Diyanet İşleri Başkanlığı 4 Mart 1924 tarihinde, Hilafetin kaldırılmasından bir gün sonra Türkiye Cumhuriyeti Başbakanlığına bağlı bir teşkilat olarak kuruldu.

Anayasanın 136. Maddesinde; “Laiklik ilkesi doğrultusunda, bütün siyasi görüş ve düşünüşlerin dışında kalarak ve milletçe dayanışmayı ve bütünleşmeyi amaç edinerek, özel kanunda gösterilen görevleri yerine getirir.” Ayrıca “İslam dininin inanç ve ibadetle ilgili hususlarının uygulanması ve ibadet yerlerinin idaresi görevi verildi.” Hükmüyle görev ve sorumluluklarının çerçevesi çizilmiş.

Genel Müdürlük seviyesinde resmi bir kurum olan Diyanet’in Başkanını siyasi iktidar seçer ve azl eder.

Kuruluşundan günümüze kadar gelenekten modernliğe geçişte toplumun uyum sürecinde ve sonrasında kuruluş felsefesine uygun hareket etmiş. İrşadi faaliyetlerine yeterince müsaade edilmemiş, idari yönden “Tapu Kadastro Genel Müdürlüğü” tarzında yapılandırılmıştır.

Cumhuriyetin ilk yıllarında kuruma biçilen misyon, halk nezdinde itibar sahibi olan ulema ve kanaat önderlerinin nüfuzunun kırılması olmuştur.

Diyanet konumunu dini kıstaslara göre değil, siyasilerin taleplerine göre şekillendirmek zorunda kalmış “Din ile devlet arasına sıkışmış bir kurum” olmaktan kurtulamamıştır.

Türkiye’de laiklik, dinin devlet denetimi altına sokulması, Diyanet İşleri Başkanlığı da, devleti dine hâkim kılmanın aracı olarak görüldü.

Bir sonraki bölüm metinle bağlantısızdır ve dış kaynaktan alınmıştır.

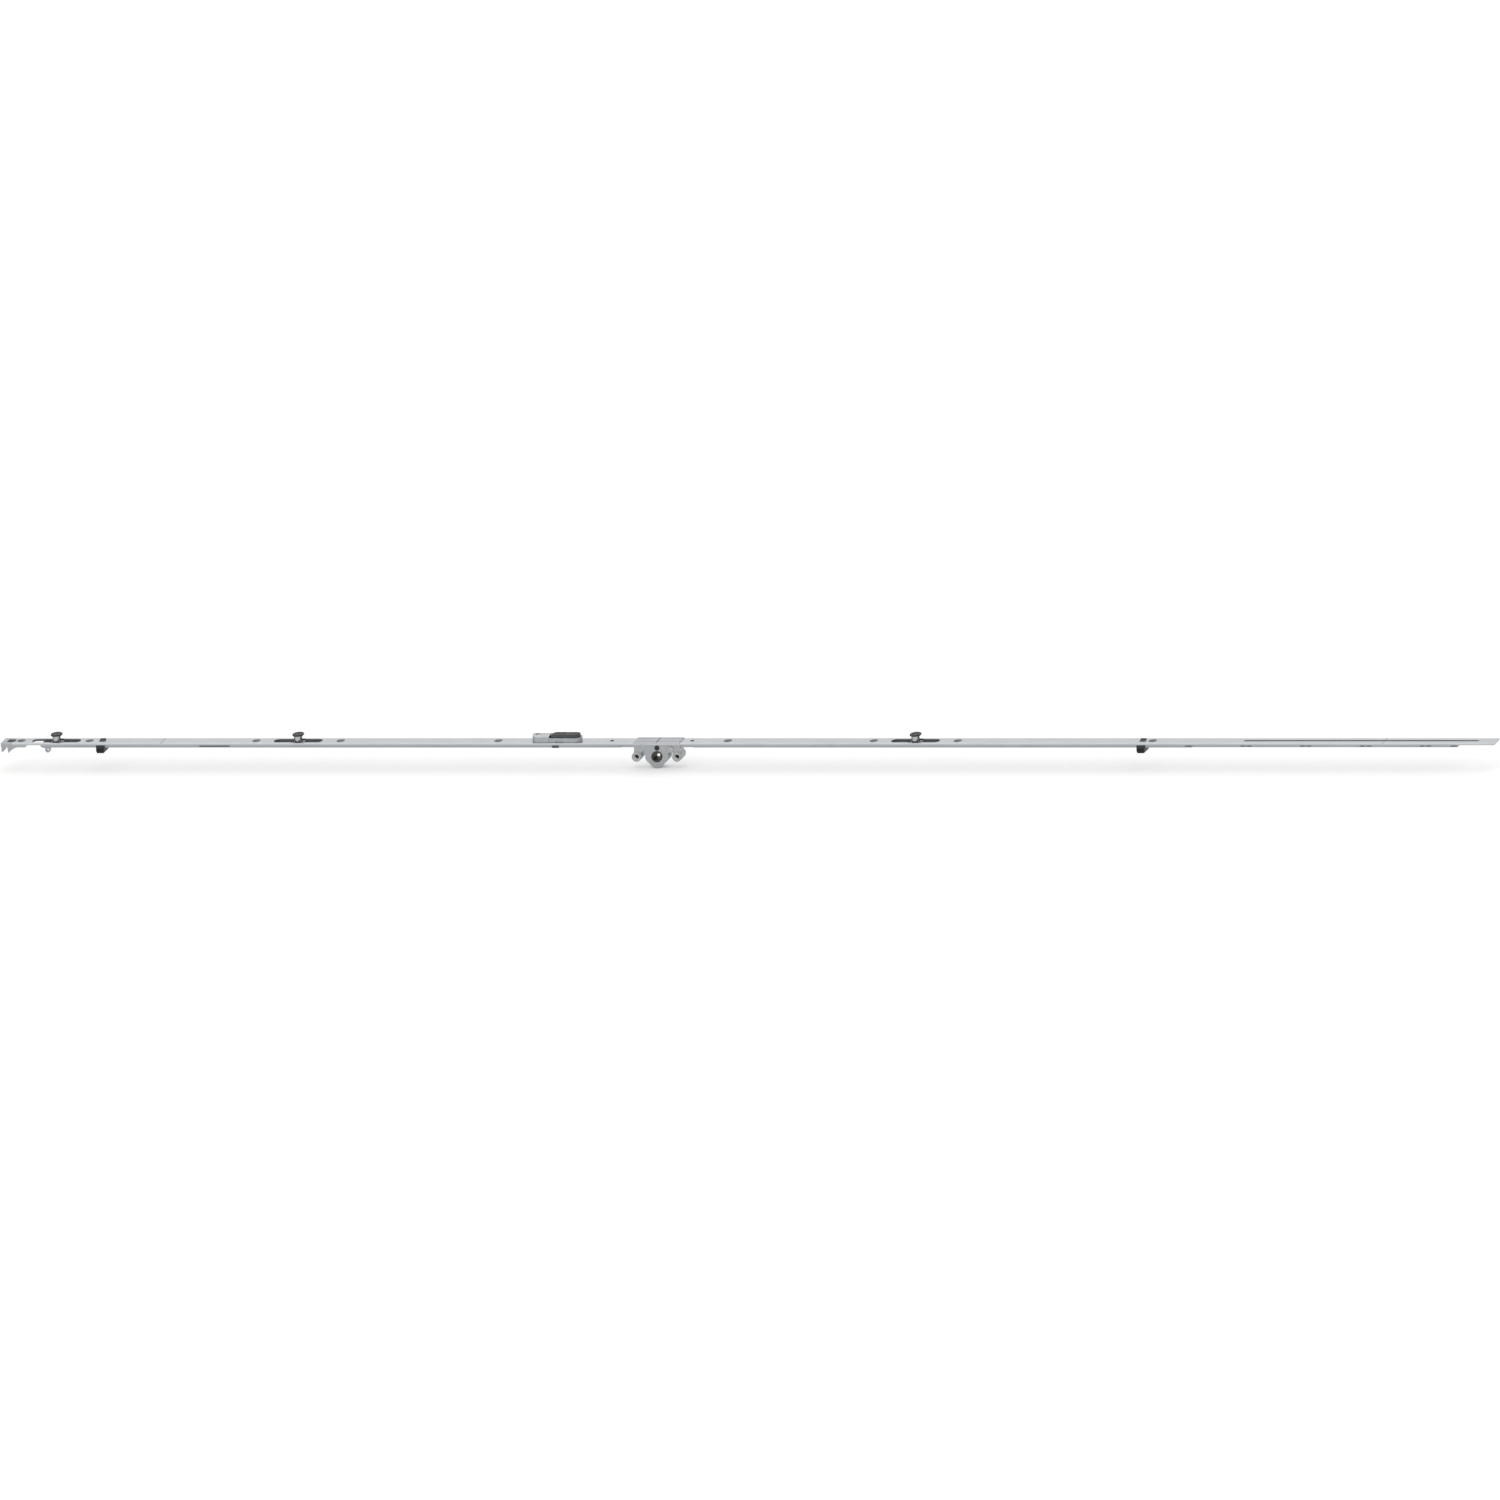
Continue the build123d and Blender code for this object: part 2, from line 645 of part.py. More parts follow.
# Ring lug under the end of the left rod
with BuildPart() as rod_end_lug:
    ring_z = plate_top - lug_hole_drop
    lug_top = rod_low
    block(lug_plate_x - lug_ring_r, lug_plate_x + lug_ring_r, -lug_plate_t / 2, lug_plate_t / 2,
          ring_z, lug_top)
    axle(lug_plate_x, ring_z, -lug_plate_t / 2, lug_plate_t / 2, 2 * lug_ring_r)
    block(lug_plate_x - lug_foot_len / 2, lug_plate_x + lug_foot_len / 2, -rod_w / 2, rod_w / 2,
          lug_top - lug_foot_t, lug_top)
    axle(lug_plate_x, ring_z, -lug_plate_t / 2, lug_plate_t / 2, lug_hole_d, mode=Mode.SUBTRACT)
finish(rod_end_lug.part, "rod_end_lug")

# Mishandling blocker on the faceplate
pivot_z = plate_top + pivot_h
blocker_y = blocker_w / 2
inner_y = blocker_y - blocker_wall
floor_z = plate_top + blocker_floor
rivet_seats = (plate_top + blocker_front_h - blocker_rivet_head_t, floor_z - blocker_rivet_head_t)
stud_top = floor_z + spring_t + spring_stud_rise
pocket_round_x = blocker_right - blocker_y
with BuildPart() as blocker_base:
    with BuildSketch(Plane.XY.offset(plate_top)):
        with Locations(((blocker_left + blocker_right) / 2, 0)):
            SlotOverall(blocker_right - blocker_left, blocker_w)
    extrude(amount=blocker_top)
    block(blocker_nose_right, blocker_right, -blocker_y, blocker_y, plate_top + blocker_wall_h,
          plate_top + blocker_top, mode=Mode.SUBTRACT)
    with BuildSketch(Plane.XY.offset(floor_z)):
        with Locations(((blocker_nose_right + pocket_round_x) / 2, 0)):
            Rectangle(pocket_round_x - blocker_nose_right, 2 * inner_y)
        with Locations((pocket_round_x, 0)):
            Circle(inner_y)
    extrude(amount=blocker_top, mode=Mode.SUBTRACT)
    block(blocker_nose_right, blocker_floor_left, -inner_y, inner_y, plate_top, plate_top + blocker_top,
          mode=Mode.SUBTRACT)
    with BuildSketch(Plane.YZ.offset(blocker_left)):
        with BuildLine():
            crown = ThreePointArc(
                (-blocker_y, plate_top + blocker_front_h),
                (0, plate_top + blocker_top - 0.4),
                (blocker_y, plate_top + blocker_front_h),
            )
            Polyline(
                crown @ 1,
                (blocker_y, plate_top + blocker_top + 1),
                (-blocker_y, plate_top + blocker_top + 1),
                crown @ 0,
            )
        make_face()
    extrude(amount=blocker_nose_right - blocker_left, mode=Mode.SUBTRACT)
    axle(pivot_x, pivot_z, -blocker_y, blocker_y, pivot_d, mode=Mode.SUBTRACT)
    for x in blocker_rivet_xs:
        post(x, 0, plate_top, plate_top + blocker_top, blocker_rivet_d, mode=Mode.SUBTRACT)
    for x, seat in zip(blocker_rivet_xs, rivet_seats):
        post(x, 0, seat, plate_top + blocker_top, blocker_rivet_head_d, mode=Mode.SUBTRACT)
    post(spring_stud_x, 0, plate_top + blocker_floor, stud_top, spring_stud_d)
finish(blocker_base.part, "blocker_base")

with BuildPart() as blocker_rivets:
    for x, seat in zip(blocker_rivet_xs, rivet_seats):
        post(x, 0, plate_low, seat, blocker_rivet_d)
        post(x, 0, seat, seat + blocker_rivet_head_t, blocker_rivet_head_d)
finish(blocker_rivets.part, "blocker_rivets")

with BuildPart() as blocker_pin:
    axle(pivot_x, pivot_z, -blocker_y, blocker_y, pivot_d)
finish(blocker_pin.part, "blocker_pin")

lever_y = inner_y - lever_gap
with BuildPart() as blocker_lever:
    with BuildSketch(Plane.XZ):
        with BuildLine():
            Polyline(
                (lever_left, plate_top + lever_low),
                (nose_left, plate_top + lever_low),
                (nose_left, plate_top + nose_low),
                (nose_right, plate_top + nose_low),
                (nose_right, plate_top + lever_low),
                (lever_right, plate_top + lever_low),
                (lever_right, plate_top + lever_top),
                (lever_left, plate_top + lever_top),
                close=True,
            )
        make_face()
    extrude(amount=lever_y, both=True)
    for y in (-lever_y, nose_w / 2):
        block(nose_left, nose_right, y, y + lever_y - nose_w / 2, plate_top + nose_low,
              plate_top + lever_low, mode=Mode.SUBTRACT)
    fillet(blocker_lever.edges().filter_by(Axis.Z).group_by(Axis.X)[-1], lever_y * 0.97)
    for y in (-lever_y, lever_y - ear_w):
        axle(pivot_x, pivot_z, y, y + ear_w, 2 * ear_r)
    axle(pivot_x, pivot_z, -lever_y, lever_y, pivot_d + 2 * pivot_gap, mode=Mode.SUBTRACT)
finish(blocker_lever.part, "blocker_lever")

pad_z = plate_top + lever_top
with BuildPart() as lever_pad:
    with BuildSketch(Plane.XY.offset(pad_z)):
        with Locations(((lever_left + lever_right) / 2, 0)):
            SlotOverall(lever_right - lever_left, 2 * lever_y)
    extrude(amount=lever_pad_t)
    chamfer(lever_pad.faces().sort_by(Axis.Z)[-1].outer_wire().edges(), lever_pad_t * 0.5)
finish(lever_pad.part, "lever_pad")

spring_tip_z = plate_top + lever_low - spring_gap
with BuildPart() as blocker_spring:
    with BuildSketch(Plane.XZ):
        with BuildLine():
            Polyline(
                (spring_foot_left, floor_z),
                (spring_bend_x, floor_z),
                (spring_tip_x, spring_tip_z - spring_t),
                (spring_tip_x, spring_tip_z),
                (spring_bend_x, floor_z + spring_t),
                (spring_foot_left, floor_z + spring_t),
                close=True,
            )
        make_face()
    extrude(amount=spring_w / 2, both=True)
    post(spring_stud_x, 0, floor_z, floor_z + spring_t, spring_stud_d, mode=Mode.SUBTRACT)
finish(blocker_spring.part, "blocker_spring")

# Catch on the rod that the blocker's nose stops
with BuildPart() as rod_catch:
    block(catch_x - catch_len / 2, catch_x + catch_len / 2, -catch_w / 2, catch_w / 2,
          rod_top - catch_foot_t, rod_top + catch_h)
    chamfer(rod_catch.edges().filter_by(Axis.Y).group_by(Axis.Z)[-1], catch_foot_t * 0.5)
finish(rod_catch.part, "rod_catch")
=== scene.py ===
"""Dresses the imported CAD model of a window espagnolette: faceplate, drive rod, gearbox, cams and blocker."""

import json
from math import cos, pi, radians, sin, tan

import bmesh
import bpy
from bpy.props import FloatProperty, FloatVectorProperty, IntProperty, PointerProperty
from mathutils import Matrix, Vector
from mathutils.geometry import intersect_point_line

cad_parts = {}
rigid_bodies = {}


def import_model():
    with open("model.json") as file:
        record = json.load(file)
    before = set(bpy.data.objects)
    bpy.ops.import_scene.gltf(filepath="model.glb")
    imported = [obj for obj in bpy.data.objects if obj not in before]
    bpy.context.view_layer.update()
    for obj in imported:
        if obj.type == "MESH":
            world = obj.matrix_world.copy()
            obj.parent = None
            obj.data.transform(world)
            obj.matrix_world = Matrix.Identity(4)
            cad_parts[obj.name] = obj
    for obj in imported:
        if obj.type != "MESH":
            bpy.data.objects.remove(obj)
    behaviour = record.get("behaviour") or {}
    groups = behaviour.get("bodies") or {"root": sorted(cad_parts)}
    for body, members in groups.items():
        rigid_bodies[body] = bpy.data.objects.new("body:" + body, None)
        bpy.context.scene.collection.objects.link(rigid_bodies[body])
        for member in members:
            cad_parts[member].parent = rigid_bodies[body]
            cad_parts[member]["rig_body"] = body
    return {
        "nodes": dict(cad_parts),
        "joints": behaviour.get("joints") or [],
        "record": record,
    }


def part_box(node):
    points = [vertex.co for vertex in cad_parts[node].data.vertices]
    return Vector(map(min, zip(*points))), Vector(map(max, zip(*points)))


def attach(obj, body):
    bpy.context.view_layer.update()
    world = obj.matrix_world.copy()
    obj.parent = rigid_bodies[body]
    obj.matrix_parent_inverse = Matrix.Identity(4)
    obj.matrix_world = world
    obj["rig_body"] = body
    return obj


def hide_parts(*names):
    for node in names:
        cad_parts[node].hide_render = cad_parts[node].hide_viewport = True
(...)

Bir dinin teşkilatından ziyade, zabıta görevi gören idari bir teşkilat olarak yapılandırıldı.

Kurumları laikliğe biat etmeye zorlayan ve laikliği evrensel değerler kisvesine sokanlar…

Laiklik evrensel bir değer değildir. Din ile devlet işlerinin ayrılması falan da değildir. Laiklik, dini vicdanlara hapsedip, sekülarizmi dayatmaktır.

Peki, bugün Diyanet İşleri Başkanlığını İslam’ın ve Müslümanların gerçek, bağımsız bir temsilcisi olarak görülebilir miyiz?

6 milyar 867 milyon TL’lik bir bütçeye, 117 bin 378 personele sahip olan Cumhuriyetin güzide kurumlarından Diyanetin;

-Oruçluyken sakız çiğnesem oruç bozulur mu?

-Epilasyon caiz mi?

-Balık tutmak orucu bozar mı?

-Şehvetime engel olamıyorum, hadım olmak caiz midir?

Diyanet bu gibi sorulara cevap vermekten daha büyük sorumlulukları olması gereken bir kurumdur.

Kimse Diyanet’in, aynı bütçeyle gezegen keşfeden Nasa ile yarışmasını beklemiyor.

Sosyal meselelere duyarlı, siyasal ve bürokratik baskılardan etkilenmeyen bir yapıya sahip olmasını bekliyor.

Geçmişte Fetö sayesinde kariyer üstüne kariyer yapanların, bu gün “Aslında şu görüşleri yanlıştı, bu düşünceleri sakattı” tarzında söylemleri çift yüzlülüğün ta kendisidir.

Kusura bakmayın ama Fetö palazlanırken hepiniz ordaydınız.

Bugün inanç guruplarının Diyanete bağlanması gerektiğini düşünenlerin, devletin sınırsız imkânlarıyla ve yüksek maaşlarla yapamadıklarını, asgari ücretle yapanlara karşı bir çekememezlik midir yoksa siyasi iktidara kur yapma düşüncesi midir?

Cemaatleri Diyanete bağlamak, Diyaneti Cemaatlere bağlamak kadar hayal mahsulü bir projedir.

Buna kargalar bile güler.

Devletin kurumlarını, portatif seri üretim bandı olarak görüp, tek tip insan yetiştirme ve yerleştirme alışkanlığından vazgeçilmesi gerekiyor.

Türkiye’de bütün kurumlar önceleri vesayetin, sonra sözde “cemaatin”, şimdi siyasetin yörüngesinde görünüyor.

X tarikatı, cemaati, cemiyeti, siyasi parti, filan mezhep, falan meşrep, cami veya cemevi, vakıf, diyanet, dernek ne olursa olsun yargıya, orduya, emniyete, eğitime, maliyeye, üniversiteye, medyaya adam yerleştirme devam ederse, on yılda bir, darbe yemeye mahkûmuz.